Basket Case - lemonluck

When I was little, my siblings and I had generously-sized Easter baskets, but my younger brother’s put the rest of ours to shame. It was both long and wide, and shallow, so it looked like a small boat floating on the carpet of our living room. I admit I had some basket envy until my mom once mentioned that the problem with his enormous basket was — in her efforts to divide all the basket contents equally — his never looked full.

For whatever reason, this is one of those off-hand remarks made by a parent that sticks with you, so when I picked out baskets for my own children many years later, I pointedly opted for relatively small sizes.

What makes the cut in our small baskets?

Every year:

  1. Astronaut ice cream (no seasonal significance, but a tradition nonetheless).
  2. A few sweets.
  3. A token gift – usually something related to the warming weather and more time spent outside. This year: gallons of bubble juice refills. Last year: kids binoculars for outside adventures. The year before: a water table to compensate for being in the thick of COVID lock-downs and desperately needing new ways to entertain them for extended periods.
  4. The same Easter grass as last year (is this cheap? Or just not wasteful? Jury is out).
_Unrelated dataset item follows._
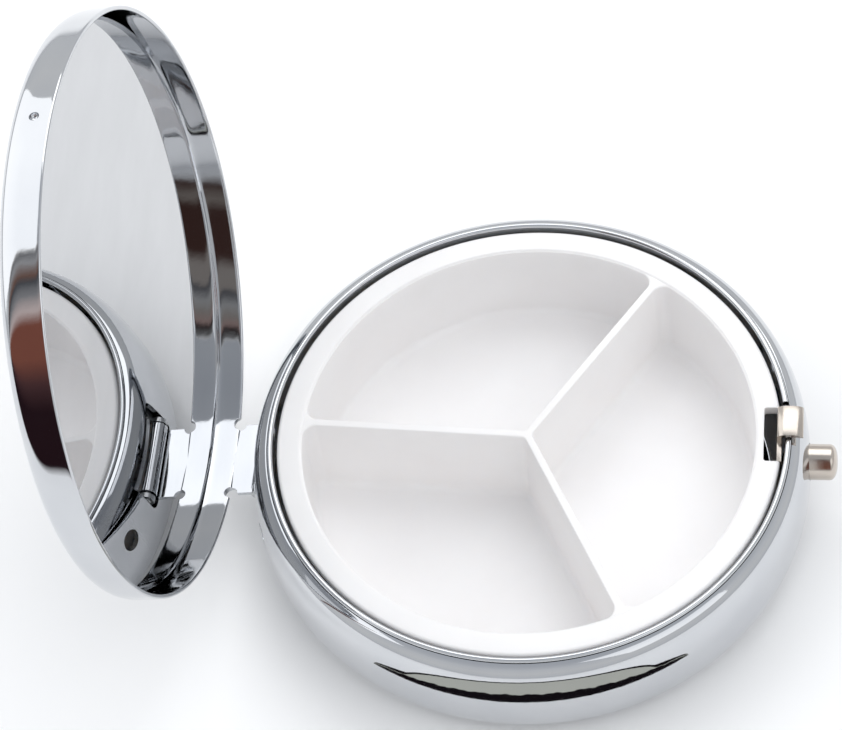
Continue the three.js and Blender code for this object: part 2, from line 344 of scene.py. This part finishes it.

And, of course, for C who neither consumes sweets nor needs any new amusement given the over-abundance of hand-me-down toys in our home, an assortment of his favorite Puffs and Yogurt Melts.

For the record, 2 of my favorite Easter basket memories growing up were when I got the Beatles White Album in my basket during high school, and when my mom filled our baskets as adults with fancy cheese, crackers, meats, and a bottle of wine.

From our home, which I thought had a set number of hidden eggs in it as of this morning, but found out when the boys exceeded that number that Dave hid an additional (amount unknown) set from the grandparents… Happy Easter. If you visit in the coming weeks and find an egg, there will be a cash reward.